(Cass. Com. 12 mai 2021, n° 542 F-D)

On sait que l’article 757 du CGI prévoit que le fait générateur d’un don manuel intervient dans les cas suivants :

  • le don manuel fait l’objet d’une reconnaissance judiciaire,
  • Le don manuel est révélé à l’administration.

Par ailleurs, l’article 784 du CGI impose l’obligation de rapporter lors d’une mutation à titre gratuit ultérieure consentie au profit d’un héritier ou d’un légataire les dons manuels dont ce dernier a bénéficié.


La combinaison de ces règles permet en pratique aux bénéficiaires de dons manuels provenant d’une personne dont ils n’héritent pas d’éviter les droits de succession si l’administration n’a pas connaissance de l’existence des dons dans le délai de reprise de leur impôt sur le revenu. En effet, passé ce délai, le fisc se trouve dépourvu de tout moyen pour contraindre le bénéficiaire à révéler son don.


Pour autant, rien n’interdit à l’administration de demander poliment à l’intéressé de révéler spontanément qu’il a été gratifié et si ce dernier commet l’erreur de répondre, alors le fisc tient sa révélation et peut l’assujettir à l’impôt de succession.


Et c’est apparemment ce qui est arrivé à l’auteur de cette QPC, à qui un artiste devenu célèbre avait donné deux oeuvres qu’il a revendues de nombreuses années après son décès, à une époque où sa cote avait flambé. Souhaitant optimiser sa fiscalité, il s’était rendu compte que le jeu des abattements pour durée de détention aboutissait à une imposition plus faible que l’application de la taxe forfaitaire sur les ventes d’objets d’art sur le prix de vente des oeuvres. Il a donc formulé une option en ce sens en déclarant une valeur d’acquisition que l’on imagine très faible.

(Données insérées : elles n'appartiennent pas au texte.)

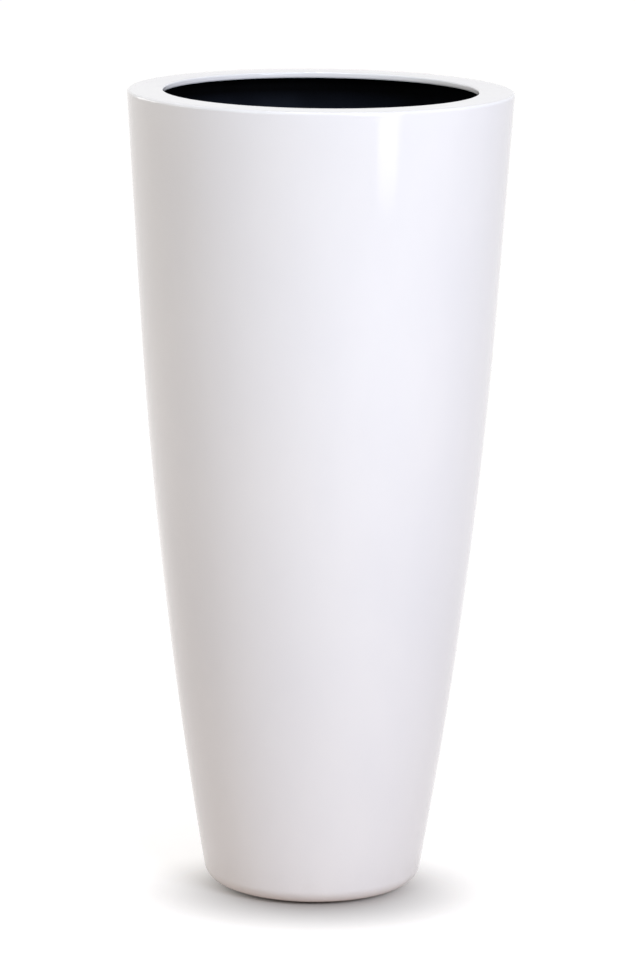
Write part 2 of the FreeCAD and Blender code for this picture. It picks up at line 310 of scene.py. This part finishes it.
def black_coating():
    """The inside of the shell: black paint over rough laminate, with a faint blue sheen below the rim that
    is a painted reflection in the colour.
    """
    s = Shader("black_coating", (0.002, 0.002, 0.003), 0.6, specular_ior_level=0.02)
    fibre = s.noise(90.0, 6.0, 0.7, (1, 1, 0.35))
    mottle = s.span(fibre, 0.35, 0.7, 0, 1)
    paint = s.blend(mottle, (0.0006, 0.0006, 0.0008, 1), (0.0022, 0.0024, 0.0034, 1))
    # painted reflection: a blue sheen mixed into the colour a little below the rim
    painted_sheen_mask = s.span(height_of(s), *PAINTED_SHEEN_HEIGHTS, 0, 1)
    sheen = s.math("MULTIPLY", painted_sheen_mask, s.span(s.noise(7.0, 2.0, 0.5), 0.40, 0.62, 0, 1))
    s.colour(s.blend(sheen, paint, PAINTED_SHEEN_COLOUR))
    s.roughness(s.span(fibre, 0.3, 0.7, 0.5, 0.68))
    lumps = s.noise(16.0, 3.0, 0.5)
    s.bump((fibre, 0.0012, 0.5), (lumps, 0.006, 0.35))
    return s.material


def moulded_plastic(name, colour, light, roughness):
    """Injection-moulded plastic with a fine grain, faint flow marks and some dust."""
    s = Shader(name, colour, roughness, ior=1.49)
    flow = s.noise(22.0, 4.0, 0.6, (1, 1, 0.3))
    dust = s.noise(130.0, 5.0, 0.7)
    mixed = s.blend(s.span(flow, 0.35, 0.7, 0, 1), (*colour, 1), (*light, 1))
    s.colour(s.blend(s.span(dust, 0.56, 0.8, 0, 0.16), mixed, DUST_ON_PLASTIC))
    s.roughness(s.span(flow, 0.3, 0.75, roughness - 0.07, roughness + 0.1))
    grain = s.noise(1500.0, 2.0, 0.5)
    s.bump((grain, 0.0001, 0.5), (flow, 0.001, 0.12))
    return s.material


def rubber():
    """Soft black rubber, dull, greyed by dust."""
    s = Shader("black_rubber", (0.022, 0.022, 0.022), 0.8, ior=1.45)
    dust = s.noise(240.0, 5.0, 0.65)
    s.colour(s.blend(s.span(dust, 0.42, 0.8, 0, 0.35), (0.018, 0.018, 0.018, 1), DUST_ON_RUBBER))
    s.roughness(s.span(dust, 0.3, 0.7, 0.72, 0.92))
    grain = s.noise(900.0, 3.0, 0.5)
    s.bump((grain, 0.0002, 0.5))
    return s.material


def zinc_wire():
    """Zinc-plated steel wire: bright, with duller patches and fine lines drawn out along Y and Z."""
    s = Shader("zinc_wire", (0.62, 0.63, 0.65), 0.3, metallic=1.0)
    patch = s.noise(160.0, 4.0, 0.6)
    s.colour(s.blend(s.span(patch, 0.4, 0.7, 0, 1), (0.66, 0.67, 0.69, 1), (0.50, 0.51, 0.53, 1)))
    s.roughness(s.span(patch, 0.35, 0.7, 0.24, 0.44))
    lines = s.noise(2600.0, 2.0, 0.6, (1, 0.05, 0.05))
    s.bump((lines, 0.00005, 0.4))
    return s.material


# ---- The object ----
lacquer = white_lacquer("white_lacquer", (0.845, 0.846, 0.853), (0.875, 0.873, 0.872))
# painted light: the edge of the mouth gets a lighter copy of the same white lacquer, brightening a face
# that the lamps leave in shade
edge_lacquer_painted_lighter = white_lacquer("edge_lacquer_painted_lighter", (0.94, 0.92, 0.92), (0.97, 0.95, 0.95))
shell = lathe("shell_body", shell_outline(), (lacquer, edge_lacquer_painted_lighter, lacquer, black_coating()), "planter")
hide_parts("outer_shell")

black_plastic = moulded_plastic("black_plastic", (0.014, 0.014, 0.016), (0.022, 0.022, 0.024), 0.42)
grip_plastic = moulded_plastic("grip_plastic", (0.07, 0.07, 0.076), (0.10, 0.10, 0.106), 0.48)
black_rubber = rubber()
wire = zinc_wire()
finishes = {
    "shelf": black_plastic,
    "inner_pot": black_plastic,
    "handle_left": wire,
    "handle_right": wire,
    "handle_grip_left": grip_plastic,
    "handle_grip_right": grip_plastic,
    "drain_plug": black_rubber,
    "foot_pads": black_rubber,
}
for node, finish in finishes.items():
    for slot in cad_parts[node].material_slots:
        slot.material = finish


# ---- Floor, light and camera ----
FLOOR_HALF = 14.0                      # half the side of the floor
FLOOR_COLOUR = (0.53, 0.51, 0.49)      # as the camera and glossy surfaces see it, before it is brightened
BOUNCE_NEAR = (0.60, 0.48, 0.41)       # its colour for the light that it throws back on the planter
BOUNCE_FAR = (0.455, 0.37, 0.33)
BOUNCE_REACH = (0.11, 0.30)            # distances between which the one goes over into the other
GLOW_NEAR = ((0.027, 0.175), 0.67)     # distances between which the floor grows brighter, and by how much; the dimmer floor inside them is painted shadow round the foot
GLOW_FAR = ((0.50, 1.50), 0.13)
SHADOW_CENTRE = (0.0, -0.054, 0.0)     # all these distances are from here, in front of the middle, and count for less across, where the shadow, partly real and partly painted, is wider
SHADOW_SQUEEZE = (0.84, 1.0, 1.0)      # and count for less across, where the shadow is wider
WORLD_COLOUR = (0.44, 0.43, 0.435)
LAMP_AIM = 0.45                        # height on the planter's axis that the lamps face
CAMERA_SENSOR = 36.0                   # mm, along the photograph's long side
CAMERA_LENS = 175.8                    # mm
CAMERA_PLACE = Vector((0.0016, -4.572, 1.321))
CAMERA_PITCH = 11.261                  # degrees down
CAMERA_ROLL = 0.68                     # degrees


def seen_directly(tree):
    """1 for rays that show a surface as it looks, from the camera or in a gloss or glass, and 0 for
    light."""
    rays = tree.nodes.new("ShaderNodeLightPath")
    seen = rays.outputs["Is Camera Ray"]
    for other in ("Is Glossy Ray", "Is Transmission Ray"):
        larger = tree.nodes.new("ShaderNodeMath")
        larger.operation = "MAXIMUM"
        tree.links.new(seen, larger.inputs[0])
        tree.links.new(rays.outputs[other], larger.inputs[1])
        seen = larger.outputs[0]
    return seen


def make_floor():
    """Wide white floor that keeps the planter's shadow. What is seen of it is brighter than its lit colour,
    little close to the planter and more farther away, so that it is white where nothing shades it. Close to
    the planter this also paints shadow round the foot, and gives the shadow its outline."""
    half = FLOOR_HALF
    corners = [(-half, -half, 0), (half, -half, 0), (half, half, 0), (-half, half, 0)]
    mesh = bpy.data.meshes.new("floor")
    mesh.from_pydata(corners, [], [(0, 1, 2, 3)])
    floor = bpy.data.objects.new("floor", mesh)
    bpy.context.collection.objects.link(floor)
    s = Shader("floor_white", FLOOR_COLOUR, 0.9, specular_ior_level=0.0)
    squeezed = s.node("ShaderNodeMapping", Vector=s.place, Scale=SHADOW_SQUEEZE).outputs[0]
    measure = s.node("ShaderNodeVectorMath", Vector=squeezed)
    measure.operation = "DISTANCE"
    measure.inputs[1].default_value = SHADOW_CENTRE
    away = measure.outputs["Value"]
    seen = seen_directly(s.tree)
    bounce = s.blend(s.span(away, *BOUNCE_REACH, 0, 1), (*BOUNCE_NEAR, 1), (*BOUNCE_FAR, 1))
    s.colour(s.blend(seen, bounce, (*FLOOR_COLOUR, 1)))
    # the glow is weak near the planter: painted shadow round the foot, added to the real one
    near, far = (s.span(away, *reach, 0, rise, "SMOOTHSTEP") for reach, rise in (GLOW_NEAR, GLOW_FAR))
    strength = s.math("MULTIPLY", s.math("ADD", near, far), seen)
    glow = s.node("ShaderNodeEmission", Strength=strength)
    total = s.node("ShaderNodeAddShader")
    s.feed(total.inputs[0], s.principled.outputs[0])
    s.feed(total.inputs[1], glow.outputs[0])
    s.feed(s.tree.nodes["Material Output"].inputs["Surface"], total.outputs[0])
    mesh.materials.append(s.material)


def make_world():
    """Even pale surroundings that light the planter, and are white where they are seen past the floor."""
    world = bpy.data.worlds.new("studio")
    bpy.context.scene.world = world
    world.use_nodes = True
    tree = world.node_tree
    mix = tree.nodes.new("ShaderNodeMix")
    mix.data_type = "RGBA"
    mix.inputs[6].default_value = (*WORLD_COLOUR, 1)
    mix.inputs[7].default_value = (1, 1, 1, 1)
    tree.links.new(seen_directly(tree), mix.inputs[0])
    tree.links.new(mix.outputs[2], tree.nodes["Background"].inputs["Color"])


def soft_box(name, azimuth, level, colour=(1, 1, 1), distance=2.4, height=1.3, width=1.2, tall=0.9):
    """Rectangular soft light that faces the planter. Azimuth 0 is at the camera's side, + to its right,
    and level is how bright the lamp's face looks."""
    lamp = bpy.data.lights.new(name, "AREA")
    lamp.shape = "RECTANGLE"
    lamp.size = width
    lamp.size_y = tall
    lamp.energy = level * math.pi * width * tall
    lamp.color = colour
    box = bpy.data.objects.new(name, lamp)
    turn = math.radians(azimuth)
    box.location = (distance * math.sin(turn), -distance * math.cos(turn), height)
    target = Vector((0, 0, LAMP_AIM)) - box.location
    box.rotation_euler = target.to_track_quat("-Z", "Y").to_euler()
    bpy.context.collection.objects.link(box)


def make_camera():
    camera = bpy.data.cameras.new("camera")
    camera.sensor_width = CAMERA_SENSOR
    camera.lens = CAMERA_LENS
    holder = bpy.data.objects.new("camera", camera)
    tilt = Matrix.Rotation(math.radians(90 - CAMERA_PITCH), 4, "X")
    roll = Matrix.Rotation(math.radians(CAMERA_ROLL), 4, "Z")
    holder.matrix_world = Matrix.Translation(CAMERA_PLACE) @ tilt @ roll
    bpy.context.collection.objects.link(holder)
    bpy.context.scene.camera = holder


make_floor()
make_world()
soft_box("key", 32, 11.6, (0.80, 0.86, 1.0))
soft_box("left", -40, 2.1, (0.95, 1.0, 0.92))
soft_box("left_side", -85, 1.4)
soft_box("left_back", -125, 2.0)
soft_box("top", 0, 7.2, (0.97, 0.95, 1.0), distance=0.0, height=4.0, tall=1.2)
soft_box("window", 37, 2.2, distance=1.2, height=0.67, width=0.24, tall=0.45)
make_camera()
bpy.context.scene.view_settings.view_transform = "Standard"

Au vu de sa déclaration de plus-values, l’administration l’a invité à révéler les dons manuels, ce qu’il a fait.


Bien mal lui en a pris : non seulement les dons sont devenus taxables, mais l’administration, en application de l’article 757 du CGI, a imposé le malheureux donataire au taux de 60 % applicable entre non-parents sur une assiette égale à la valeur des dons au jour de leur révélation !
Après avoir perdu devant les juges du fond, il a demandé à la Cour de cassation de faire constater que l’article 757, en prévoyant que l’assiette de l’imposition est égale à la plus élevée des deux valeurs, celle du bien lors du don ou lors de sa révélation, est contraire aux articles 6, 13 et 16 de la Déclaration des Droits de l’Homme de 1789. La chambre commerciale de la Cour de cassation a trouvé sa question sérieuse et vient donc de renvoyer au Conseil Constitutionnel une QPC sur l’assiette de l’imposition des dons manuels.

Si l’on se demande encore ce que l’article 16 est venu faire ici, force est de constater que la différence de traitement entre les donations authentiques, qui sont taxées pour leur valeur au jour de leur réalisation, et les donations manuelles, qui sont taxées sur la valeur du bien au jour de leur révélation si elle est supérieure à leur valeur au jour de la transmission des biens, n’apparaît guère justifiée. Et l’on ne voit pas en quoi la lutte contre l’évasion fiscale, qui constitue souvent une raison valable pour justifier qu’une différence de traitement ne porte pas atteinte au principe d’égalité devant la loi protégé par l’article 6, la justifierait en l’espèce, surtout lorsque le don est spontanément révélé à l’administration.
Quant au principe d’égalité devant les charges publiques garanti par article 13, il ne paraît guère respecté ici car taxer le bien sur une valeur supérieure à celle qu’il avait lors de son entrée dans le patrimoine du bénéficiaire constitue indiscutablement une atteinte à ses capacités contributives. On pourrait certes objecter que si le fait générateur intervient après la vente du bien, alors le donataire aura la capacité contributive d’acquitter l’impôt de mutation à titre gratuit. Cet argument parait toutefois inopérant car précisément, les droits de donation frappent une mutation à titre gratuit, pas la cession ultérieure du bien.
Il ne nous reste plus qu’à souhaiter au contribuable concerné que le Conseil Constitutionnel vienne, en sanctionnant la règle d’assiette de l’article 757, lui restituer une partie de l’impôt que sa maladresse a rendu exigible.